• **Stored data**:
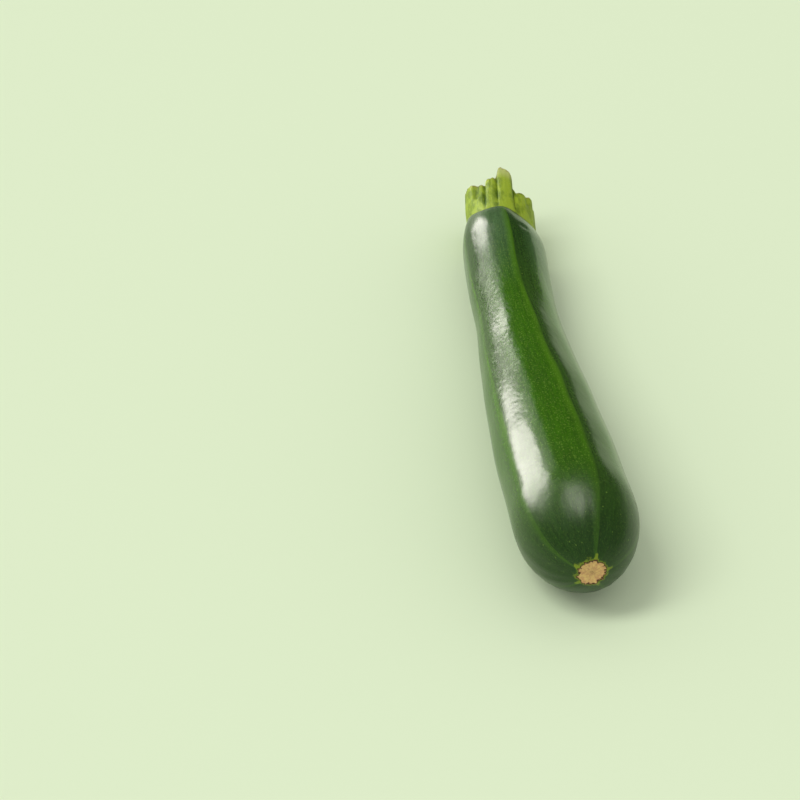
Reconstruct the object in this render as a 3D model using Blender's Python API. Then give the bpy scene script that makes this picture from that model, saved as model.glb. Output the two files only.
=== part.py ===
"""A courgette as picked and cut: one grown fruit and the stub of its ribbed stem.

It lies on a table. Its long axis runs along +X from the blossom end to the stem, it bends a little
sideways, and it rests on a small flat under its belly and another under its neck. Metres, +Z up.
The origin is the middle of the bounding box's bottom.

Places on the fruit are given by two numbers: how far along the axis they are from the blossom end,
and the angle around the axis, which is 0 on the +Y side and 90 degrees on top.
"""
import math

import bmesh
import bpy
from mathutils import Vector

# Driving dimensions of the fruit.
NECK_END = 0.1832           # from the blossom end to where the skin meets the stem, on average
DOME_LENGTH = 0.032         # how far the round of the blossom end reaches
DOME_POWER = 2.3
SCAR_RADIUS = 0.0044
RADIUS_STATIONS = (         # distance from the blossom end, radius
    (0.000, 0.0200),
    (0.025, 0.0196),
    (0.050, 0.0191),
    (0.078, 0.0179),
    (0.105, 0.0157),
    (0.125, 0.0140),
    (0.145, 0.0136),
    (0.170, 0.0142),
    (0.184, 0.0138),
    (0.215, 0.0134),
)
BEND_LENGTH = 0.195
BEND = (0.0211, 0.0322, -0.0681)    # sideways swing of the axis, as powers of the distance

# How it lies: the axis is a straight line seen from the side, lower at the neck than at the belly.
BELLY_STATION = 0.040
BELLY_AXIS_HEIGHT = 0.01905
NECK_STATION = 0.168
NECK_AXIS_HEIGHT = 0.0138

# Five main ridges with a weaker one between each pair. They wind a little around the neck and
# around the blossom end.
MAIN_RIDGES = 5
RIDGE_HEIGHT = 0.011        # as a share of the radius
WEAK_RIDGE_HEIGHT = 0.005
RIDGE_ANGLE_BELLY = math.radians(107.0)
RIDGE_ANGLE_NECK = math.radians(92.5)
RIDGE_ANGLE_TIP = math.radians(102.0)
WINDING_START = 0.080
WINDING_END = 0.185
TIP_WINDING = 0.022

# The skin ends in a slanted, gently scalloped edge around the stem.
EDGE_SLANT = 0.0042
EDGE_SCALLOP = 0.0007
SLANT_START = 0.145
SHOULDER_LENGTH = 0.013
SHOULDER_DROP = 0.130       # share of the radius lost over the shoulder

# The stem stub: uneven ribs around a core, each broken off at a height and a slant of its own.
STEM_CORE_RADIUS = 0.0102
STEM_MIDDLE_TOP = 0.0165    # height of the broken top's middle above the skin's average edge
STEM_FLARE_LENGTH = 0.010
STEM_NOTCH = 0.0012         # depth of the notch between the tops of two ribs
SEAM_GAP = 0.0003
STEM_RIBS = (               # angle and half width in degrees, how far it stands out, its height, its lean
    (25.0, 37.0, 0.0018, 0.0190, -0.0016),
    (73.0, 11.5, 0.0016, 0.0192, 0.0004),
    (99.0, 15.0, 0.0020, 0.0252, -0.0008),
    (141.0, 27.5, 0.0021, 0.0176, 0.0026),
    (191.0, 23.5, 0.0019, 0.0188, -0.0010),
    (238.0, 23.5, 0.0016, 0.0176, 0.0008),
    (287.0, 25.5, 0.0015, 0.0188, -0.0008),
    (335.0, 22.5, 0.0016, 0.0182, 0.0010),
)

# Mesh fineness.
FRUIT_SEGMENTS = 60
STEM_SEGMENTS = 90
DOME_RINGS = 12
BODY_RINGS = 22
SHOULDER_RINGS = 9
STEM_RINGS = 8
CUT_RINGS = 3


def clear_scene():
    """Remove every object of the open scene."""
    for item in list(bpy.data.objects):
        bpy.data.objects.remove(item, do_unlink=True)


def smoothstep(value):
    """Ease from 0 to 1 as value goes from 0 to 1."""
    value = min(max(value, 0.0), 1.0)
    return value * value * (3.0 - 2.0 * value)


def station_slopes(stations):
    """Slopes of a smooth curve through the stations that never overshoots them."""
    steps = [
        (after[1] - before[1]) / (after[0] - before[0])
        for before, after in zip(stations, stations[1:])
    ]
    slopes = [steps[0]]
    for left, right in zip(steps, steps[1:]):
        same_way = left * right > 0.0
        slopes.append(2.0 * left * right / (left + right) if same_way else 0.0)
    slopes.append(steps[-1])
    return slopes


RADIUS_SLOPES = station_slopes(RADIUS_STATIONS)


def profile_radius(along):
    """Radius of the fruit's smooth profile, before the dome and the shoulder are rounded off."""
    last = len(RADIUS_STATIONS) - 2
    index = 0
    while index < last and along > RADIUS_STATIONS[index + 1][0]:
        index += 1
    start, radius_a = RADIUS_STATIONS[index]
    end, radius_b = RADIUS_STATIONS[index + 1]
    width = end - start
    t = (along - start) / width
    rise_a = RADIUS_SLOPES[index] * width * t * (1.0 - t) ** 2
    rise_b = RADIUS_SLOPES[index + 1] * width * t * t * (t - 1.0)
    return radius_a + (radius_b - radius_a) * smoothstep(t) + rise_a + rise_b


def dome_factor(along):
    """Share of the radius that the rounded blossom end keeps."""
    t = min(max(along / DOME_LENGTH, 0.0), 1.0)
    return math.sqrt(1.0 - (1.0 - t) ** DOME_POWER)


def scar_station():
    """Distance from the blossom end at which the dome is as wide as the scar."""
    share = (SCAR_RADIUS / RADIUS_STATIONS[0][1]) ** 2
    return DOME_LENGTH * (1.0 - (1.0 - share) ** (1.0 / DOME_POWER))


def axis_point(along):
    """Point of the fruit's axis."""
    t = along / BEND_LENGTH
    side = BEND_LENGTH * sum(factor * t ** (power + 1) for power, factor in enumerate(BEND))
    fall = (NECK_AXIS_HEIGHT - BELLY_AXIS_HEIGHT) / (NECK_STATION - BELLY_STATION)
    return Vector((along, side, BELLY_AXIS_HEIGHT + fall * (along - BELLY_STATION)))


def around_point(along, angle, radius):
    """Point at a radius and an angle around the axis."""
    step = 0.001
    tangent = (axis_point(along + step) - axis_point(along - step)).normalized()
    left = Vector((0.0, 0.0, 1.0)).cross(tangent).normalized()
    up = tangent.cross(left)
    return axis_point(along) + radius * (math.cos(angle) * left + math.sin(angle) * up)


def ridge_angle(along):
    """Angle around the axis at which the first main ridge lies."""
    wound = min(max((along - WINDING_START) / (WINDING_END - WINDING_START), 0.0), 1.0)
    at_tip = 1.0 - smoothstep(along / TIP_WINDING)
    to_neck = (RIDGE_ANGLE_NECK - RIDGE_ANGLE_BELLY) * wound
    to_tip = (RIDGE_ANGLE_TIP - RIDGE_ANGLE_BELLY) * at_tip
    return RIDGE_ANGLE_BELLY + to_neck + to_tip


def edge_shift(turn, angle):
    """How far the skin's edge lies past its average place."""
    return EDGE_SLANT * math.cos(angle) + EDGE_SCALLOP * math.cos(MAIN_RIDGES * turn)


def ridge_factor(turn):
    """Radius factor of the ridges, for an angle measured from the first main ridge."""
    main = RIDGE_HEIGHT * math.cos(MAIN_RIDGES * turn)
    weak = WEAK_RIDGE_HEIGHT * math.cos(2 * MAIN_RIDGES * turn)
    return 1.0 + main + weak


def fruit_point(station, turn):
    """Point of the fruit's skin; stations run to NECK_END, where the skin's edge is."""
    angle = turn + ridge_angle(station)
    slant = smoothstep((station - SLANT_START) / (NECK_END - SLANT_START))
    along = station + slant * edge_shift(turn, angle)
    shoulder = 1.0 - SHOULDER_DROP * max(1.0 + (station - NECK_END) / SHOULDER_LENGTH, 0.0) ** 2
    ridges = 1.0 + (ridge_factor(turn) - 1.0) * smoothstep(along / DOME_LENGTH)
    radius = profile_radius(along) * dome_factor(along) * shoulder * ridges
    return around_point(along, angle, radius)


def rib_place(angle, rib):
    """Where an angle is on a rib: 0 on its crest, -1 and 1 at its feet, further out beyond them."""
    middle, half_width = math.radians(rib[0]), math.radians(rib[1])
    away = (angle - middle + math.pi) % (2.0 * math.pi) - math.pi
    return away / half_width


def rib_crest(angle):
    """How far the blunt ribs stand out of the core at an angle."""
    return max(rib[2] * (1.0 - min(abs(rib_place(angle, rib)), 1.0) ** 4) ** 0.6 for rib in STEM_RIBS)


def rib_top(angle):
    """Height of the stem's broken top above the skin's edge, notched where two ribs meet."""
    rib = min(STEM_RIBS, key=lambda candidate: abs(rib_place(angle, candidate)))
    place = max(min(rib_place(angle, rib), 1.0), -1.0)
    return rib[3] + rib[4] * place - STEM_NOTCH * abs(place) ** 3


def stem_radius(turn, angle, height):
    """Radius of the stem, which grows out of the shoulder and then shows its ribs."""
    grown_in = profile_radius(NECK_END) * ridge_factor(turn) * (1.0 - SHOULDER_DROP)
    ribbed = STEM_CORE_RADIUS + rib_crest(angle)
    return grown_in + (ribbed - grown_in) * smoothstep(height / STEM_FLARE_LENGTH)


def stem_point(share, turn, inward=1.0):
    """Point of the stem; share runs from its base to its top, inward shrinks it to the axis."""
    angle = turn + ridge_angle(NECK_END)
    base = NECK_END + edge_shift(turn, angle)
    height = share * rib_top(angle)
    along = base + height
    if inward < 1.0:
        middle = NECK_END + STEM_MIDDLE_TOP
        along = middle + (along - middle) * inward ** 1.5
    radius = stem_radius(turn, angle, height) * inward
    return around_point(along + SEAM_GAP, angle, radius)


def fruit_stations():
    """Stations of the fruit's rings: close together on the dome and on the shoulder."""
    first = math.acos(1.0 - scar_station() / DOME_LENGTH)
    stations = []
    for index in range(DOME_RINGS):
        bow = first + (math.pi / 2.0 - first) * index / DOME_RINGS
        stations.append(DOME_LENGTH * (1.0 - math.cos(bow)))
    shoulder_start = NECK_END - SHOULDER_LENGTH
    for index in range(BODY_RINGS):
        stations.append(DOME_LENGTH + (shoulder_start - DOME_LENGTH) * index / BODY_RINGS)
    for index in range(SHOULDER_RINGS + 1):
        stations.append(shoulder_start + SHOULDER_LENGTH * index / SHOULDER_RINGS)
    return stations


def turns(segments):
    """Angles of a ring's points, measured from the first main ridge."""
    return [2.0 * math.pi * index / segments for index in range(segments)]


def fruit_rings():
    """Rings of the fruit from the scar to the skin's edge."""
    return [[fruit_point(station, turn) for turn in turns(FRUIT_SEGMENTS)] for station in fruit_stations()]


def stem_rings():
    """Rings of the stem from its base up and over the broken top."""
    rings = []
    for index in range(STEM_RINGS + 1):
        share = index / STEM_RINGS
        rings.append([stem_point(share, turn) for turn in turns(STEM_SEGMENTS)])
    for index in range(1, CUT_RINGS + 1):
        inward = 1.0 - index / (CUT_RINGS + 1)
        rings.append([stem_point(1.0, turn, inward) for turn in turns(STEM_SEGMENTS)])
    return rings


def mean_point(points):
    """Average of some points."""
    return sum(points, Vector()) / len(points)


def lay_flat(point):
    """Flatten what would reach below the table."""
    return Vector((point.x, point.y, max(point.z, 0.0)))


def closed_mesh(name, rings, start_middle, end_middle):
    """Mesh of stacked rings, closed by a fan of triangles at each end."""
    mesh = bmesh.new()
    loops = [[mesh.verts.new(lay_flat(point)) for point in ring] for ring in rings]
    start = mesh.verts.new(start_middle)
    end = mesh.verts.new(end_middle)
    segments = len(rings[0])
    for index in range(segments):
        after = (index + 1) % segments
        mesh.faces.new((start, loops[0][after], loops[0][index]))
        mesh.faces.new((end, loops[-1][index], loops[-1][after]))
        for low, high in zip(loops, loops[1:]):
            mesh.faces.new((low[index], low[after], high[after], high[index]))
    bmesh.ops.recalc_face_normals(mesh, faces=mesh.faces)
    bmesh.ops.triangulate(mesh, faces=mesh.faces)
    data = bpy.data.meshes.new(name)
    mesh.to_mesh(data)
    mesh.free()
    data.shade_smooth()
    data.set_sharp_from_angle(angle=math.radians(50.0))
    return data


def add_piece(name, data, colour, roughness):
    """Add a mesh to the scene as an object with a material of its own."""
    material = bpy.data.materials.new(name)
    material.use_nodes = True
    shader = material.node_tree.nodes["Principled BSDF"]
    shader.inputs["Base Color"].default_value = (*colour, 1.0)
    shader.inputs["Roughness"].default_value = roughness
    shader.inputs["Metallic"].default_value = 0.0
    data.materials.append(material)
    piece = bpy.data.objects.new(name, data)
    bpy.context.scene.collection.objects.link(piece)
    return piece


def centre_on_origin(meshes):
    """Slide the meshes so that the middle of their common box is over the origin."""
    points = [vertex.co for data in meshes for vertex in data.vertices]
    middle_x = (min(point.x for point in points) + max(point.x for point in points)) / 2.0
    middle_y = (min(point.y for point in points) + max(point.y for point in points)) / 2.0
    for point in points:
        point.x -= middle_x
        point.y -= middle_y


def build():
    """Build the fruit and its stem stub."""
    clear_scene()
    body = fruit_rings()
    stub = stem_rings()
    edge_middle = axis_point(NECK_END)
    seam = Vector((SEAM_GAP, 0.0, 0.0))
    fruit = closed_mesh("fruit", body, mean_point(body[0]), edge_middle)
    stem = closed_mesh("stem", stub, edge_middle + seam, mean_point(stub[-1]))
    centre_on_origin([fruit, stem])
    add_piece("fruit", fruit, (0.030, 0.075, 0.020), 0.30)
    add_piece("stem", stem, (0.300, 0.400, 0.060), 0.55)


build()
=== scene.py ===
"""The looks of a courgette that lies on a pale floor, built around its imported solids.

Two pieces stand for the two solids: the fruit, a ridged dark green body with a waxy skin and the corky
scar of its blossom, and the stem, a stub of ribbed stalk that was cut and broken off. Both are grown
from one form, so the stem's ribs run on into the fruit's shoulder. Lengths are in metres, +Z is up,
and +X runs from the blossom end to the stem.

Two numbers give a place on the form: its distance along the axis from the blossom end, and its angle
around the axis, which is 0 on the +Y side and 90 degrees on top. A turn is an angle measured from the
first main ridge instead.
"""

import logging
import math
from collections.abc import Sequence
from dataclasses import dataclass, field
from enum import Enum
from typing import Any

import bpy
import numpy as np
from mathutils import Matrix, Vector


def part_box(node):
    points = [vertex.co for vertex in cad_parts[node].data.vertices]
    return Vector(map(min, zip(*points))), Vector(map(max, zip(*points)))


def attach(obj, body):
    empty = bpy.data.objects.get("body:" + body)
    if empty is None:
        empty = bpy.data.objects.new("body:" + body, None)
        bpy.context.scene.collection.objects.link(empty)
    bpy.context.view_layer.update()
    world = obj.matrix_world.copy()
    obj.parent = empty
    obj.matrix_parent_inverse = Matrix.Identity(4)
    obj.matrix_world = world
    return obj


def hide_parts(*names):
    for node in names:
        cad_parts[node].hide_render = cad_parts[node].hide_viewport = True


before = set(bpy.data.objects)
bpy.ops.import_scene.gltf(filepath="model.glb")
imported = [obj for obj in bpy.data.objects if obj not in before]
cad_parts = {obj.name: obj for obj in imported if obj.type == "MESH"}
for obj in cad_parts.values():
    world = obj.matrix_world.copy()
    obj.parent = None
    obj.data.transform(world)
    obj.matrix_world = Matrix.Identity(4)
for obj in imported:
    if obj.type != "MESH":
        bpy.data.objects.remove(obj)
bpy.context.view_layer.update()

LOG = logging.getLogger("courgette")
Grid = np.ndarray
MM = 0.001
FULL_TURN = 2.0 * math.pi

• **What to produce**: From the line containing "stub = stem_rings()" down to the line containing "import numpy as np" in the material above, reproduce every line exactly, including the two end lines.

• **Result for this exercise**:
    stub = stem_rings()
    edge_middle = axis_point(NECK_END)
    seam = Vector((SEAM_GAP, 0.0, 0.0))
    fruit = closed_mesh("fruit", body, mean_point(body[0]), edge_middle)
    stem = closed_mesh("stem", stub, edge_middle + seam, mean_point(stub[-1]))
    centre_on_origin([fruit, stem])
    add_piece("fruit", fruit, (0.030, 0.075, 0.020), 0.30)
    add_piece("stem", stem, (0.300, 0.400, 0.060), 0.55)


build()
=== scene.py ===
"""The looks of a courgette that lies on a pale floor, built around its imported solids.

Two pieces stand for the two solids: the fruit, a ridged dark green body with a waxy skin and the corky
scar of its blossom, and the stem, a stub of ribbed stalk that was cut and broken off. Both are grown
from one form, so the stem's ribs run on into the fruit's shoulder. Lengths are in metres, +Z is up,
and +X runs from the blossom end to the stem.

Two numbers give a place on the form: its distance along the axis from the blossom end, and its angle
around the axis, which is 0 on the +Y side and 90 degrees on top. A turn is an angle measured from the
first main ridge instead.
"""

import logging
import math
from collections.abc import Sequence
from dataclasses import dataclass, field
from enum import Enum
from typing import Any

import bpy
import numpy as np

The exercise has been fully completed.